One green row - 39 inches around.
Seven white rows.
The next is a broken green row, and is the beginning of the design at the top of the basket. (Fig. 6.)
Beginning at the corner with the row just above the seven white rows, make two inches of the row white.
Thread the needle with green and make seven inches of the row green.
This strip of green should come in the middle of the narrow side of the basket (A-B, Fig. 6).
Make two inches of white next to the seven inches of green.
This strip of white should come across the corner, one inch of the white strip showing on the narrow side of the basket, and one inch showing on the broad side of the basket.
Next to the two inches of white comes four inches of green. Then:
Two inches white (middle of broad side).
Four inches green.
Two inches white (corner).
Seven inches green (narrow side).
Two inches white (corner).
Four inches green (x-y, Fig. 6).
Two inches white (y-t, Fig. 6).
Four inches green (t-e, Fig. 6).
The next two rows are white except the few stitches of green put in to outline the figures like y-m-s-t, Fig. 6.
The base of the figures like d-g-h-r, Fig. 6, must be worked in the next row.

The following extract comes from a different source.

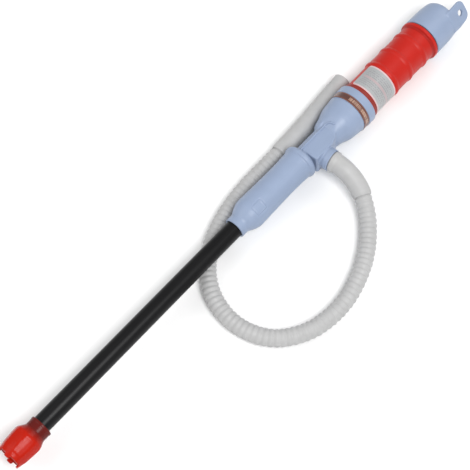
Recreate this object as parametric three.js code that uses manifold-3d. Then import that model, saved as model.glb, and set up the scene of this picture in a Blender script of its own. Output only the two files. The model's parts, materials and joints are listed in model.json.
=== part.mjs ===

In the sixth row above the row which was the beginning of the border, work in the tops of the figures like y-m-s-t, Fig. 6. That is, use green to work in the line m-s, for each one of the figures.
The next two rows are white except where green is needed to complete the figures like d-g-h-r.
The last row is solid green all the way around. This row completes the border, which is in all ten rows wide.
Slant off and fasten the last row as was done with the last row of the stand. The last three rows should be wired.
Handles Of wire make two triangles having a 7-inch base and a 4-inch altitude.
Take sufficient white raffia to make the handles 1/4 inch thick.
Cover the wire and white raffia with green.
Sew the handles to the middle of each narrow side.
They should hang from the green stripe a-b to the fifth green stripe.
To make the handles hang exactly even, sew one to the line a-b, and the other to the white stripe just below the row of which a-b is a part.